Is adjustment of status faster than consular processing for IR-1? ▼
Adjustment of status (Form I-485) and consular processing have comparable timelines — both average 10–16 months depending on field office or embassy. Adjustment of status allows the foreign spouse to remain in the US during processing and apply for work authorisation, but it's only available if the spouse entered the US legally and maintains valid status.
What happens if my I-130 processing time exceeds the published estimate? ▼
If your I-130 has exceeded the stated processing time for your service centre by 60+ days, submit a case inquiry through the USCIS online system. USCIS typically responds within 30 days. Some delays stem from administrative backlog or data entry errors that inquiries can expose and resolve. Don't assume prolonged silence means normal processing.
What is the difference between IR-1 and CR-1 spouse visas? ▼
IR-1 is for spouses married 2+ years at the time of green card approval; CR-1 is for spouses married less than 2 years. Both use the same Form I-130 and follow identical processing procedures. CR-1 holders receive conditional green cards valid for 2 years; IR-1 holders receive 10-year green cards. Processing times and requirements are otherwise identical.
Can I submit additional evidence after filing my I-130 but before receiving an RFE? ▼
USCIS adjudicators don't routinely review unsolicited supplemental evidence submitted outside the RFE process.

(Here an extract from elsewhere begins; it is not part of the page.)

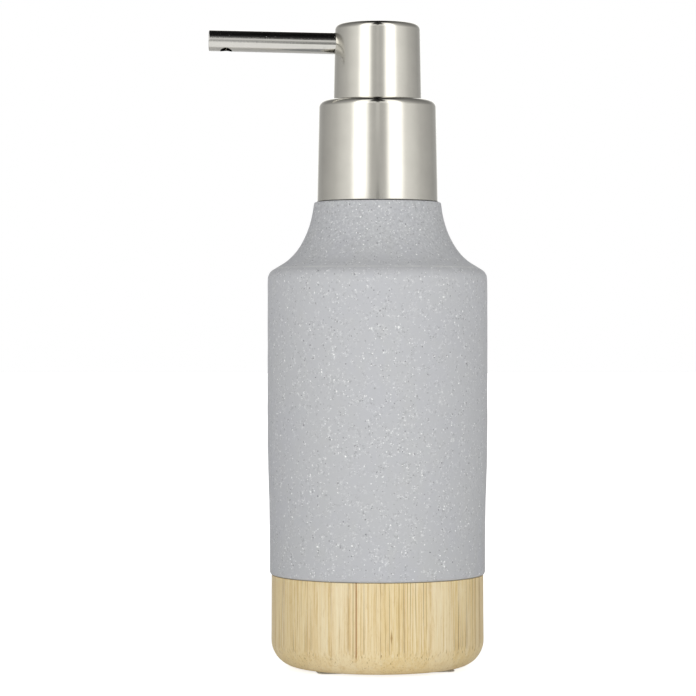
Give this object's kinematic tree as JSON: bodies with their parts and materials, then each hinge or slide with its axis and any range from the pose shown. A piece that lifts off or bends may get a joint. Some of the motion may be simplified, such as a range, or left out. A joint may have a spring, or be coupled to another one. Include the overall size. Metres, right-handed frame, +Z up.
{
  "type": "soap pump dispenser",
  "caption": "Round soap bottle in speckled resin with a concave shoulder, on a turned bamboo base, with a screw-on metal collar and a push-down, swivelling head with a long thin spout.",
  "frame": {"origin": "on the foot pad's underside, where the pump's axis meets it", "axes": "+Z up along the pump's axis, -X along the spout at rest, -Y towards the side that the picture shows"},
  "size_m": [0.0888, 0.07, 0.2051],
  "materials": {
    "foam": "fine-celled anti-slip foam",
    "bamboo": "laminated bamboo, satin clear finish",
    "resin": "matte speckled stone-effect resin",
    "nickel": "satin nickel",
    "steel": "bright drawn steel",
    "white_plastic": "moulded white polypropylene",
    "clear_plastic": "natural translucent polypropylene",
    "gasket": "soft polyethylene foam washer",
    "piston_plastic": "soft low-density polyethylene"
  },
  "bodies": {
    "bottle": {"foot_pad": "foam", "bamboo_base": "bamboo", "bottom_plug": "white_plastic", "body_shell": "resin", "neck_insert": "white_plastic"},
    "pump": {"pump_cylinder": "clear_plastic", "chaplet": "white_plastic", "neck_gasket": "gasket", "dip_tube": "clear_plastic", "return_spring": "steel"},
    "collar": {"closure_cap": "white_plastic", "collar_shell": "nickel"},
    "inlet_ball": {"inlet_ball": "steel"},
    "rod": {"piston_rod": "white_plastic"},
    "piston": {"piston": "piston_plastic"},
    "head": {"stem": "white_plastic", "actuator_insert": "white_plastic", "head_shell": "nickel", "spout_tube": "nickel", "spout_end_plug": "nickel"}
  },
  "joints": [
    {"name": "pump_rise", "type": "slide", "parent": "bottle", "child": "pump", "axis": [0, 0, 1], "range_m": [0, 0.00529]},
    {"name": "collar_unscrew", "type": "hinge", "parent": "pump", "child": "collar", "pos_m": [0, 0, 0.156], "axis": [0, 0, 1], "range_deg": [0, 450]},
    {"name": "inlet_ball_lift", "type": "slide", "parent": "pump", "child": "inlet_ball", "axis": [0, 0, 1], "range_m": [0, 0.0015]},
    {"name": "head_press", "type": "slide", "parent": "pump", "child": "rod", "axis": [0, 0, 1], "range_m": [-0.014, 0], "stiffness_N_per_m": 450, "springref_m": 0.012, "deforming": ["return_spring"]},
    {"name": "piston_lag", "type": "slide", "parent": "rod", "child": "piston", "axis": [0, 0, 1], "range_m": [0, 0.0008]},
    {"name": "head_turn", "type": "hinge", "parent": "rod", "child": "head", "pos_m": [0, 0, 0.19], "axis": [0, 0, 1], "continuous": true}
  ],
  "couplings": [
    {"joint": "collar_unscrew", "follows": "pump_rise", "rad_per_m": 1484.2}
  ]
}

Sending documents before an RFE is issued can create confusion about what constitutes the official record. If you omitted critical evidence, wait for the RFE and submit a comprehensive response within the 60-day window. Late RFE responses are automatically denied.

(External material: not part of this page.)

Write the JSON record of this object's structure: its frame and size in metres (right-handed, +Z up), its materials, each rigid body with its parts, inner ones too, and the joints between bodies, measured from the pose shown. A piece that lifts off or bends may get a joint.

What evidence categories matter most for proving bona fide marriage on IR-1 petitions? ▼
The six critical categories are: relationship timeline documentation spanning first contact to present, at least eight forms of co-mingled financial activity, shared residence proof with both names, photographic evidence across 12+ months with metadata, affidavits from four or more third parties, and communication records during separation periods. Missing any category increases RFE probability by 18–24%.